Labor historian Nelson Lichtenstein looks at the role of labor unions in our country's history - there has not been any progress when unions have been weakend.

Trent Mauk (L), of the Plumbers and Pipefitters union, faces a line of police wearing riot gear, who are preventing people from entering the state building with the office of Michigan Governor Rick Snyder in Lansing, Michigan December 11, 2012.,REUTERS/Rebecca Cook
Brad Plumer interviews Nelson Lichtenstein
December 12, 2012
On Tuesday, Michigan became the 24th state in the nation to enact a "right-to-work" law designed to weaken labor unions. Under the new rules, employees in unionized workplaces will no longer be required to pay unions for the cost of being represented. (Workers could already choose not to join the union.) Protests flared throughout the day, but in the end Michigan Gov. Rick Snyder (R) signed the bill.
Why does this matter? To get a better sense for the history of these right-to-work laws - and what they portend for the future of organized labor - I called Nelson Lichtenstein, a labor historian at University of California, Santa Barbara. His basic take: These laws drive a stake through the concept of solidarity, which is essential for unions to thrive.
Brad Plumer: Where did these "right-to-work" laws come from? And when did conservatives start using them in order to weaken labor unions? Walk me through the history here.
Nelson Lichtenstein: Go back to the 1930s, when the Wagner Act was created to allow the government to certify voluntary unions as the exclusive bargaining agent for a workplace. There was one thing the Wagner Act didn't say anything about. If you're the exclusive representation in a workplace, what about workers who don't want to join? And employers could be quite clever in winning workers away from the union.
So John L. Lewis and other unionists said we need to have a union shop. The employer hires the worker, and after they get the job, they have to join the union. (This was different from the closed shop, where if you want a job, you go to the union first.) Companies resisted this idea bitterly. But then World War II comes along. Unions are going to be patriotic, accept a no-strike pledge, let the government set wage levels. And in return, the government said, okay, we'll give you the union shop. And union membership went up by millions of workers.

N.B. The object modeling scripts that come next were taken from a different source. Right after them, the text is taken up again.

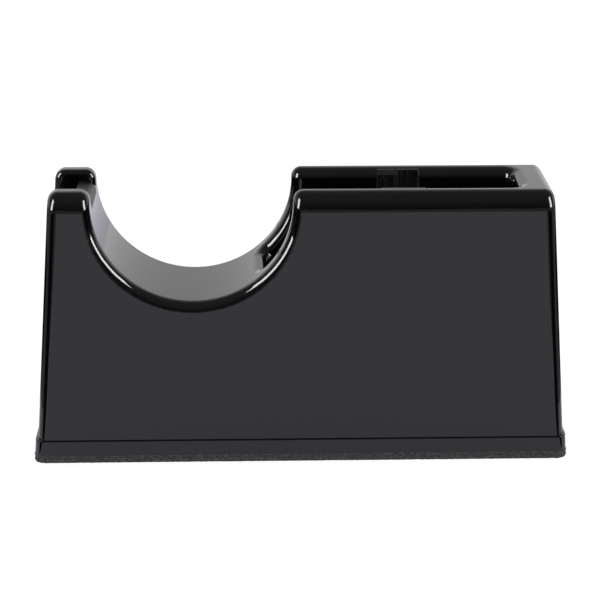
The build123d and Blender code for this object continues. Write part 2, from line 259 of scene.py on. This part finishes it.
def soft_lamp(name, place):
    """A rectangular lamp at a place, turned so that its face looks at the dispenser, for gloss only."""
    lamp_data = bpy.data.lights.new(name, "AREA")
    lamp_data.shape = "RECTANGLE"
    lamp_data.size = lamp_width
    lamp_data.size_y = lamp_height
    lamp_data.energy = lamp_power
    lamp = bpy.data.objects.new(name, lamp_data)
    lamp.location = place
    lamp.visible_diffuse = False
    lamp.rotation_euler = (Vector(lamp_aim) - Vector(place)).to_track_quat("-Z", "Y").to_euler()
    scene.collection.objects.link(lamp)


soft_lamp("lamp_left", (-lamp_side, lamp_front, lamp_middle))
soft_lamp("lamp_right", (lamp_side, lamp_front, lamp_middle))

# Housing: one injection moulding in black plastic from a polished mould. Its skin mirrors like lacquer,
# waves a little where the thick walls shrank, and carries faint wipe marks and a few specks of dust.
housing_black = (0.0018, 0.0018, 0.0020, 1)
housing_worn = (0.006, 0.0058, 0.0075, 1)
housing_ior = 1.49
housing_wave_scale = 17.0
housing_wave_height = 0.00016
housing_peel_scale = 420.0
housing_peel_height = 0.0000022
housing_wipe_scale = 55.0
housing_wipe_stretch = (0.35, 1.0, 1.6)
housing_wipe_span = (0.35, 0.75)
housing_wipe_rough = (0.035, 0.085)
housing_speck_scale = 950.0
housing_speck_span = (0.74, 0.80)
landing_low = (-0.1016, -0.0134, 0.1160)
landing_high = (-0.0925, 0.0134, 0.1225)
landing_edge = 0.0004
landing_rough = 0.42
landing_rib_pitch = 0.0007
landing_rib_height = 0.00006
middle_span = (0.30, 0.70)
edge_samples = 6


def new_finish(name):
    """A material with its Principled shader, and the piece's own Object coordinates."""
    finish = bpy.data.materials.new(name)
    finish.use_nodes = True
    tree = finish.node_tree
    return finish, tree, tree.nodes["Principled BSDF"], tree.nodes.new("ShaderNodeTexCoord")


def stretched(tree, place, stretch):
    """Object coordinates times a stretch along each axis, so that a grain can run one way."""
    mapping = tree.nodes.new("ShaderNodeMapping")
    mapping.inputs["Scale"].default_value = stretch
    link(tree, place, "Object", mapping, "Vector")
    return mapping, "Vector"


def grain(tree, place, scale, detail=3.0, stretch=None):
    """Fractal noise over the object, scale features to the metre, from 0 to 1 about 0.5."""
    noise = tree.nodes.new("ShaderNodeTexNoise")
    noise.inputs["Scale"].default_value = scale
    noise.inputs["Detail"].default_value = detail
    source, socket = stretched(tree, place, stretch) if stretch else (place, "Object")
    link(tree, source, socket, noise, "Vector")
    return noise.outputs["Fac"]


def spread(tree, value, span, reach=(0, 1)):
    """Carries a value from one span of numbers to another, and stops at its ends."""
    change = tree.nodes.new("ShaderNodeMapRange")
    for socket, number in zip(("From Min", "From Max", "To Min", "To Max"), (*span, *reach)):
        change.inputs[socket].default_value = number
    tree.links.new(value, change.inputs["Value"])
    return change.outputs["Result"]


def tint(tree, share, first, second):
    """Blends two colours, each a plain colour or another blend, by a share from 0 to 1."""
    mix = tree.nodes.new("ShaderNodeMix")
    mix.data_type = "RGBA"
    tree.links.new(share, mix.inputs["Factor"])
    for socket, colour in ((6, first), (7, second)):
        if isinstance(colour, tuple):
            mix.inputs[socket].default_value = colour
        else:
            tree.links.new(colour, mix.inputs[socket])
    return mix.outputs[2]


def raised(tree, height, depth, under=None):
    """Turns a height from 0 to 1 into slopes, as if it stood depth metres high, over an earlier relief."""
    bump = tree.nodes.new("ShaderNodeBump")
    bump.inputs["Strength"].default_value = 1.0
    bump.inputs["Distance"].default_value = depth
    tree.links.new(height, bump.inputs["Height"])
    if under is not None:
        tree.links.new(under, bump.inputs["Normal"])
    return bump.outputs["Normal"]


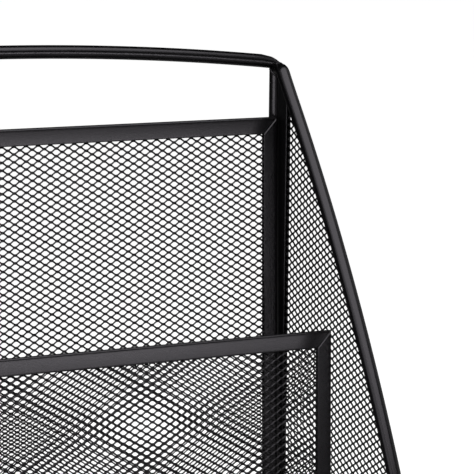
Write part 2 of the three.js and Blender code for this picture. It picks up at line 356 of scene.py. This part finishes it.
TOP_BEND_Z = SIDE_TOP_Z - SIDE_TOP_BEND
TOP_BEND_DEPTH = bend_centre(SIDE_TOP_BEND, TOP_BEND_Z)
TOP_BEND_ANGLE = math.atan2(TOP_BEND_Z - SIDE_ARC_Z, TOP_BEND_DEPTH - SIDE_ARC_DEPTH)
FRONT_BEND_Z = BASE_Z + SIDE_FRONT_BEND
FRONT_BEND_DEPTH = bend_centre(SIDE_FRONT_BEND, FRONT_BEND_Z)
FRONT_BEND_ANGLE = math.atan2(FRONT_BEND_Z - SIDE_ARC_Z, FRONT_BEND_DEPTH - SIDE_ARC_DEPTH)


def press_shoulder(depth, z):
    """Depth of a point of a side rod once its shoulder, beside the weld, is pressed out a little."""
    drop = min(1.0, max(0.0, (SIDE_TOP_Z - z) / SHOULDER_LENGTH))
    run_in = min(1.0, max(0.0, depth / TOP_BEND_DEPTH))
    return depth + SHOULDER_PRESS * run_in * (1 - drop) ** 2


def side_stations():
    """The side rod, with both ends run into the upright that they are welded to."""
    top, front = (TOP_BEND_DEPTH, TOP_BEND_Z), (FRONT_BEND_DEPTH, FRONT_BEND_Z)
    bow = arc((SIDE_ARC_DEPTH, SIDE_ARC_Z), SIDE_ARC_RADIUS, TOP_BEND_ANGLE, FRONT_BEND_ANGLE, count=90)
    return [
        ((WELDED_END, SIDE_TOP_Z), (1, 0)),
        *arc(top, SIDE_TOP_BEND, math.pi / 2, TOP_BEND_ANGLE, count=12),
        *list(bow)[1:-1],
        *arc(front, SIDE_FRONT_BEND, FRONT_BEND_ANGLE, -math.pi / 2, count=20),
        ((WELDED_END, BASE_Z), (-1, 0)),
    ]


def ease_corner(x, z):
    """Height of a point of the handle frame once its outer corners are ground to a wider curve."""
    bend_z = HANDLE_BEND_Z
    out = abs(x) - SIDE_X + CORNER_REACH
    if out <= 0 or z <= bend_z:
        return z
    over_arc = HANDLE_ARC_Z + math.sqrt((HANDLE_ARC_RADIUS + ROD_RADIUS) ** 2 - x ** 2)
    outer = over_arc
    if abs(x) >= HANDLE_BEND_X:
        reach = HANDLE_BEND_RADIUS + ROD_RADIUS
        outer = bend_z + math.sqrt(max(reach ** 2 - (abs(x) - HANDLE_BEND_X) ** 2, NEARLY_ZERO))
    eased = over_arc - out ** 2 / (2 * CORNER_OUTER_RADIUS)
    return bend_z + (z - bend_z) * min(1.0, (eased - bend_z) / (outer - bend_z))


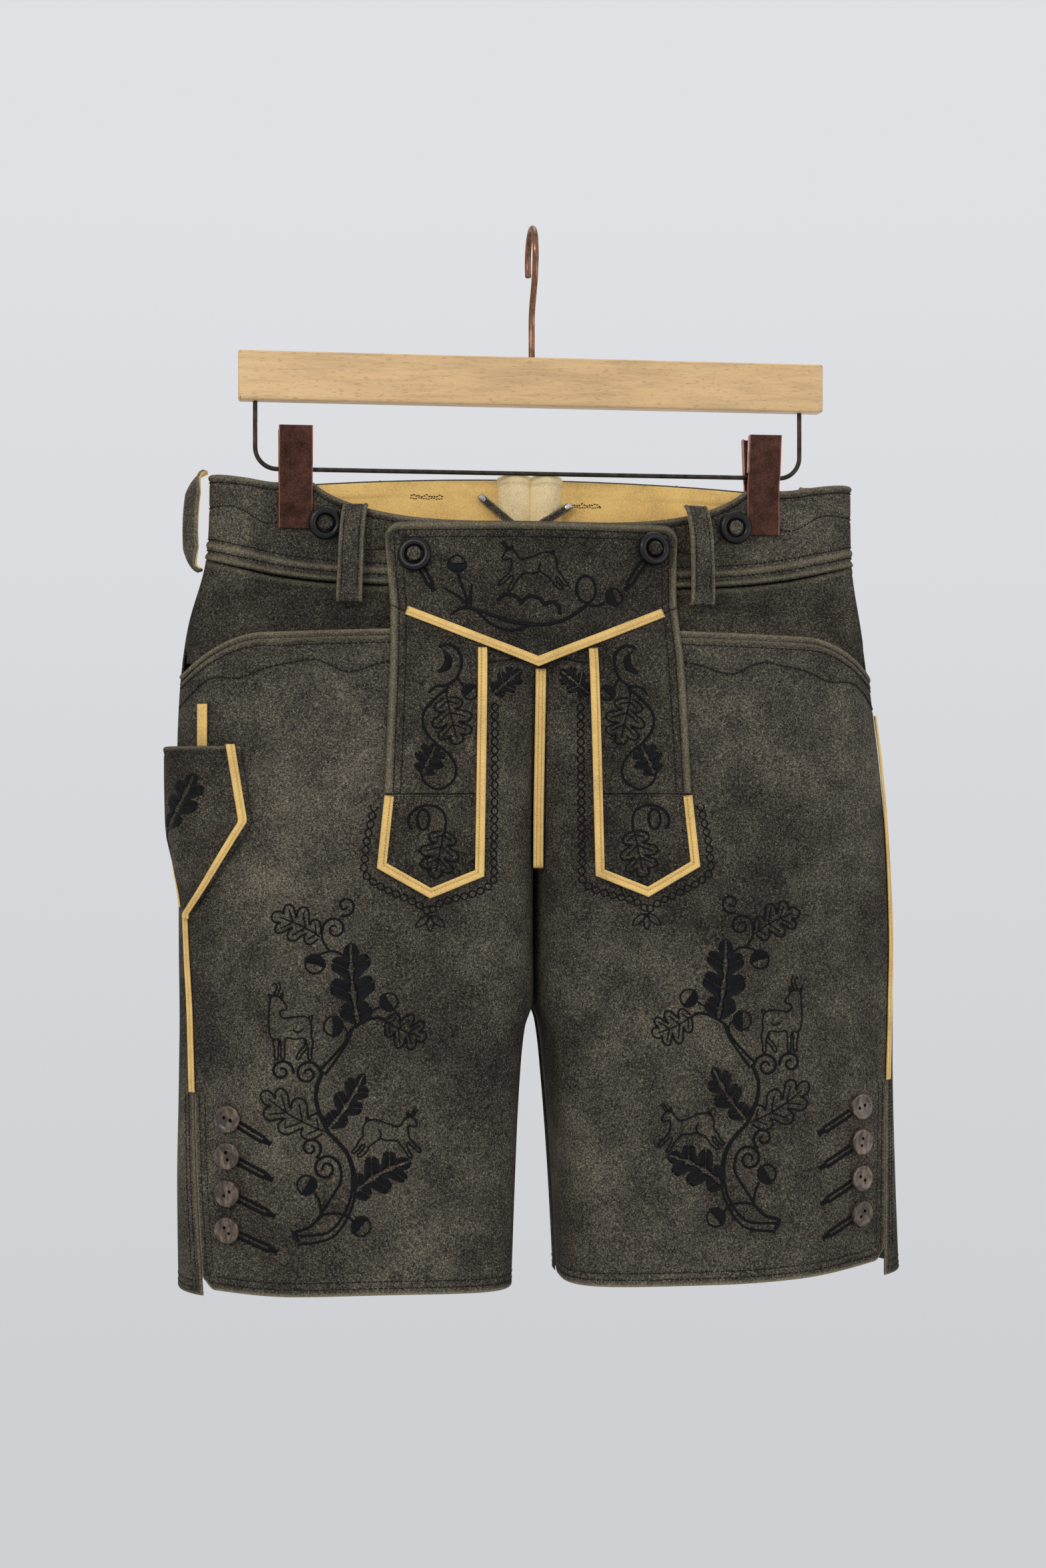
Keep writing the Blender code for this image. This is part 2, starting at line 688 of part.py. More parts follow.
def add_loops(material):
    places = {"front_left": (-1, 116.0, False, -184.5, -247.0),
              "front_right": (1, 105.5, False, -182.5, -247.0),
              "back_left": (-1, 92.0, True, -166.0, -226.0),
              "back_right": (1, 92.0, True, -166.0, -226.0)}
    for word, (side, x, back, high, low) in places.items():
        add_loop(f"loop_{word}", side, girth_at(side, x, high, back), high, low, material)
    add_loop("loop_side_right", 1, girth_at(1, 194.0, -190.0, True), -165.0, -225.0, material)
    add_fold_loop("loop_side_left", -1, -163.5, -224.0, material)


# ================================================================ buttons
def facing(point, normal):
    """Matrix that puts +Z of a button along normal, at point (mm)."""
    turn = normal.to_track_quat("Z", "Y").to_matrix().to_4x4()
    return Matrix.Translation(point * MM) @ turn


def add_ring_button(word, seat, normal, knot_length, horn, leather):
    """A horn ring held by a leather knot; seat is the point on the cloth below its middle."""
    bpy.ops.mesh.primitive_torus_add(major_segments=20, minor_segments=8,
                                     major_radius=RING_RADIUS * MM, minor_radius=RING_WIRE * MM)
    ring = bpy.context.object
    for group in list(ring.users_collection):
        group.objects.unlink(ring)
    bpy.data.collections["lederhosen"].objects.link(ring)
    ring.name = ring.data.name = f"ring_{word}"
    ring.data.materials.append(horn)
    ring.data.shade_smooth()
    lift = knot_length - RING_WIRE - 0.6
    ring.matrix_world = facing(seat + normal * lift, normal)
    builder = bmesh.new()
    bmesh.ops.create_cone(builder, cap_ends=True, segments=16, radius1=KNOT_RADIUS,
                          radius2=KNOT_RADIUS * 0.86, depth=knot_length - 0.4)
    knot = add_mesh(f"knot_{word}", builder, leather)
    knot.matrix_world = facing(seat + normal * (0.4 + (knot_length - 0.4) / 2.0), normal)


def add_ring_buttons(horn, leather):
    for word, (x, z) in zip(("flap_left", "flap_right"), FLAP_BUTTONS):
        along = flap_point(x + 4.0, z) - flap_point(x - 4.0, z)
        down = flap_point(x, z - 4.0) - flap_point(x, z + 4.0)
        normal = down.cross(along).normalized()
        add_ring_button(word, flap_point(x, z, BAND + SEAM), normal, 7.2, horn, leather)
    for word, (x, z) in BRACE_BUTTONS.items():
        side = -1 if x < 0 else 1
        back = word.startswith("back")
        girth = girth_at(side, abs(x), z, back)
        seat = point_on(side, girth, z)
        normal = Vector((0.0, 1.0 if back else -1.0, 0.0))
        seat += normal * (0.6 if back else 2.4)
        add_ring_button(word, seat, normal, 7.2, horn, leather)


def add_hem_buttons(horn):
    """Four staghorn buttons beside each side slit."""
    for side, word in ((-1, "left"), (1, "right")):
        for i, z in enumerate(HEM_BUTTON_LEVELS, start=1):
            girth = girth_at(side, abs(HEM_BUTTON_X[side]), z)
            low = point_on(side, girth, z, 1.3)
            normal = (point_on(side, girth, z, 2.3) - low).normalized()
            builder = bmesh.new()
            bmesh.ops.create_cone(builder, cap_ends=True, segments=20, radius1=HEM_BUTTON_RADIUS,
                                  radius2=HEM_BUTTON_RADIUS, depth=HEM_BUTTON_THICK)
            button = add_mesh(f"hem_button_{word}_{i}", builder, horn)
            button.matrix_world = facing(low + normal * HEM_BUTTON_THICK / 2.0, normal)


# ================================================================ hanger
def add_hanger_bar(wood):
    builder = bmesh.new()
    bmesh.ops.create_cube(builder, size=1.0)
    bmesh.ops.scale(builder, vec=(BAR_LENGTH, BAR_THICK, BAR_HEIGHT), verts=builder.verts)
    bmesh.ops.translate(builder, vec=BAR_MIDDLE, verts=builder.verts)
    bar = add_mesh("hanger_bar", builder, wood)
    edge = bar.modifiers.new("edges", "BEVEL")
    edge.width = 1.2 * MM
    edge.segments = 2
    edge.limit_method = "ANGLE"


def add_hook(copper):
    """Round wire: up from the bar, forward round the rail, over it and down behind."""
    radius = HOOK_INNER + HOOK_WIRE / 2.0
    middle = -HOOK_INNER
    foot = BAR_MIDDLE.z + BAR_HEIGHT / 2.0 + SEAM
    points = [(0.0, 0.0, foot), (0.0, 0.0, -70.0), (0.0, 0.0, -60.0)]
    points += [(0.0, -1.6, -53.0), (0.0, -5.6, -46.5), (0.0, -10.8, -40.0), (0.0, -15.2, -32.5)]
    for degrees in range(200, -36, -15):
        turn = math.radians(degrees)
        points.append((0.0, radius * math.cos(turn), middle + radius * math.sin(turn)))
    add_tube("hanger_hook", points, HOOK_WIRE, copper, 3)


def add_wire_frame(bronze):
    """Round wire: down from the bar, along under it and up again."""
    top = BAR_MIDDLE.z - BAR_HEIGHT / 2.0 - SEAM
    points = [(-FRAME_HALF, 0.0, top)]
    corner_z = FRAME_LEVEL + FRAME_CORNER
    for degrees in between(180.0, 270.0, 6):
        turn = math.radians(degrees)
        points.append((-FRAME_HALF + FRAME_CORNER * (1.0 + math.cos(turn)), 0.0,
                       corner_z + FRAME_CORNER * math.sin(turn)))
    points += [(-x, y, z) for x, y, z in reversed(points)]
    add_tube("hanger_wire", points, FRAME_WIRE, bronze, 2)


def add_clip_jaw(name, x, front, copper):
    """One jaw: a plate with two side cheeks, pressed from sheet."""
    side = -1.0 if front else 1.0
    low_y = (PINCH_FRONT if front else PINCH_BACK) + 2.0 * SEAM
    high_y = low_y + (6.6 if front else 7.2)
    outer_low, outer_high = low_y + CLIP_PLATE, high_y + CLIP_PLATE
    cheek = 4.0
    # outline seen from the side, as (depth, height): the plate leans out to its top
    wire_gap = FRAME_LEVEL + FRAME_WIRE / 2.0 + 0.8
    builder = bmesh.new()
    sections = []
    half = CLIP_WIDTH / 2.0
    for across in (-half, -half + CLIP_PLATE, half - CLIP_PLATE, half):
        deep = abs(across) == half
        column = []
        for z, inner, outer in ((CLIP_LOW, low_y, outer_low), (-164.0, low_y, outer_low + 1.0),
                                (wire_gap, high_y * 0.62, outer_high * 0.84),
                                (CLIP_TOP, high_y, outer_high)):
            reach = inner
            if deep and z > -165.0 and z > wire_gap - 0.1:
                reach = max(0.4, inner - cheek)
            column.append((builder.verts.new((x + across, side * reach, z)),
                           builder.verts.new((x + across, side * outer, z))))
        sections.append(column)
    for first, second in zip(sections, sections[1:]):
        for k in range(3):
            builder.faces.new((first[k][0], first[k + 1][0], second[k + 1][0], second[k][0]))
            builder.faces.new((first[k][1], second[k][1], second[k + 1][1], first[k + 1][1]))
        builder.faces.new((first[0][0], second[0][0], second[0][1], first[0][1]))
        builder.faces.new((first[3][0], first[3][1], second[3][1], second[3][0]))
    for column in (sections[0], sections[-1]):
        for k in range(3):
            builder.faces.new((column[k][0], column[k][1], column[k + 1][1], column[k + 1][0]))
    bmesh.ops.recalc_face_normals(builder, faces=builder.faces)
    add_mesh(name, builder, copper)


# ================================================================ assembly
def main():
    clear_scene()
    group = bpy.data.collections.new("lederhosen")
    bpy.context.scene.collection.children.link(group)
    suede = new_material("suede", (0.075, 0.070, 0.060), 0.95)
    dark_suede = new_material("dark_suede", (0.050, 0.048, 0.044), 0.95)
    chamois = new_material("chamois", (0.72, 0.50, 0.20), 0.9)
    black_horn = new_material("black_horn", (0.012, 0.012, 0.016), 0.25)
    stag_horn = new_material("stag_horn", (0.20, 0.13, 0.09), 0.35)
    beech = new_material("beech", (0.66, 0.44, 0.25), 0.55)
    copper = new_material("copper", (0.45, 0.20, 0.13), 0.3, 1.0)
    old_copper = new_material("old_copper", (0.22, 0.11, 0.08), 0.45, 0.9)
    bronze = new_material("bronze", (0.06, 0.05, 0.04), 0.4, 0.8)

    for side, word in ((-1, "left"), (1, "right")):
        add_front(side, f"front_{word}", suede)
        add_back(side, f"back_{word}", suede)
        add_hip(side, f"hip_{word}", dark_suede)
        add_band(side, f"waistband_{word}", BAND, 0.0, suede)
        add_band(side, f"facing_{word}", FACING, BAND + SEAM, chamois)
        add_strip(side, f"flap_strip_{word}", dark_suede)
        add_tip(side, f"flap_tip_{word}", dark_suede)
        add_clip_jaw(f"clip_front_{word}", side * CLIP_X, True, old_copper)
        add_clip_jaw(f"clip_back_{word}", side * CLIP_X, False, old_copper)
    add_gusset(chamois)
    add_lace(dark_suede)
    add_flap_top(dark_suede)
    add_flap_pipings(chamois)
    add_centre_piping(chamois)
    add_side_pipings(chamois)
    add_knife_pocket(dark_suede, chamois)
    add_loops(suede)
    add_ring_buttons(black_horn, dark_suede)
    add_hem_buttons(stag_horn)
    add_hanger_bar(beech)
    add_hook(copper)
    add_wire_frame(bronze)


main()
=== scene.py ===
"""Lederhosen hanging from a clip hanger: the finished look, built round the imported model.

Laid out as a Blender add-on and run as a script.  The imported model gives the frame: metres,
+Z up, the origin under the hook's bend, -Y out of the front, +X to the viewer's right.
Tables and sizes are in millimetres, and MM turns them into metres where a mesh is made.

The body of the breeches is one surface, body(side, girth, z): side is -1 or +1, girth runs
from 0 at the centre front (or inseam) through 1 at the side to 2 at the centre back.  Every
panel is a stretch of that surface with a wall, and what is sewn on a panel is laid on it.
"""

import json
import math

import bmesh
import bpy
import numpy as np
from mathutils import Matrix, Vector

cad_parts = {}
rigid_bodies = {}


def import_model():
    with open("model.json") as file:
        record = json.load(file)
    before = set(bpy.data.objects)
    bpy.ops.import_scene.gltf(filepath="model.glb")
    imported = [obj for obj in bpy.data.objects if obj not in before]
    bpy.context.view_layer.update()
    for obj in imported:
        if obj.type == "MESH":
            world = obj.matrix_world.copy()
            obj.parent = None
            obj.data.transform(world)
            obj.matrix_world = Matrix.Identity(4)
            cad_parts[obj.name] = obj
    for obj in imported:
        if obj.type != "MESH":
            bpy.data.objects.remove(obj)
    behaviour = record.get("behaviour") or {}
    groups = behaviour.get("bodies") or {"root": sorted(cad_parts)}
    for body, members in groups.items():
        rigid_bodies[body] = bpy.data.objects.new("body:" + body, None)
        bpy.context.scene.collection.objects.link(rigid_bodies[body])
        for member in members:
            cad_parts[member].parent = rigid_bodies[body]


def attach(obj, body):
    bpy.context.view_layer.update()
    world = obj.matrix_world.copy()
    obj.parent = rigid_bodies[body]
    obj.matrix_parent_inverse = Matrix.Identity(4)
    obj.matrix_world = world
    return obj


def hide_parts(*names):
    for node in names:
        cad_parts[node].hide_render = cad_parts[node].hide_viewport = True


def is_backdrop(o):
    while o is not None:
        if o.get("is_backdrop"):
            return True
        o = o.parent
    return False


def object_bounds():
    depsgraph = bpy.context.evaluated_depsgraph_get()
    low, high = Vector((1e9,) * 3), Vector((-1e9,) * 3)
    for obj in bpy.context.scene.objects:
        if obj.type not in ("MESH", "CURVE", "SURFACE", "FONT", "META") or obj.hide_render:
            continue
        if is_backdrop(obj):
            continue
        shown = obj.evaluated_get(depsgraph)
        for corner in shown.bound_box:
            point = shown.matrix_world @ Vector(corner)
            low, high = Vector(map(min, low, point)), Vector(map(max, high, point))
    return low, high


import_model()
cad_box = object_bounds()

bl_info = {
    "name": "Lederhosen on a clip hanger",
    "version": (1, 0, 0),
    "blender": (4, 5, 0),
    "location": "3D View > Sidebar > Lederhosen",
    "description": "Makes embroidered suede lederhosen on a clip hanger, piece by piece",
    "category": "Object",
}

MM = 0.001

# ---------------------------------------------------------------- driving sizes (mm)
SEAM = 0.3
LEATHER, BAND, FACING, PIPING = 1.8, 2.0, 1.0, 1.5
PIPING_WIDTH = 6.0
CLIP_X, CLIP_FLAT = 155.0, 12.0
PINCH_FRONT, PINCH_BACK = 4.5, 3.5
BULGE_FRONT, BULGE_BACK = 30.0, 9.0
PINCH_ENDS = (-205.0, -290.0)
TOP_CLIP, TOP_SIDE, TOP_SAG, TOP_RISE = -168.0, -164.0, 26.5, 6.5
BAND_LOW_SIDE, BAND_LOW_DROP = -218.0, 18.0
HIP_LOW, HIP_RISE = -312.0, 26.0
MOUTH, MOUTH_END = -264.0, 0.985     # height, and girth at which the mouth meets the side seam
HEM_FRONT, HEM_BACK = -685.0, -687.0
SLIT_TOP = -559.0
FRONT_POWER, INNER_POWER, SEAT_POWER = 2.3, 5.0, 3.0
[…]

But at this very moment, conservatives were already mobilizing against the New Deal and unions. They were saying, we want to pass laws that will make a collective bargaining contract illegal if joining a union becomes a condition of employment.
BP: So already in the 1940s you're seeing a right-to-work movement form-conservatives want rules that forbid employers and unions from agreeing to a union shop arrangement.
NL: Right, the language on this goes all the way back to the 19th century. The guy who invented the term "right-to-work," I think that was invented in the Progressive Era. What's remarkable is that anti-union discourse hasn't changed over the years. It doesn't matter whether unions are weak or strong. The talk is always about union bosses, about coercion, about how there should be freedom in the workplace.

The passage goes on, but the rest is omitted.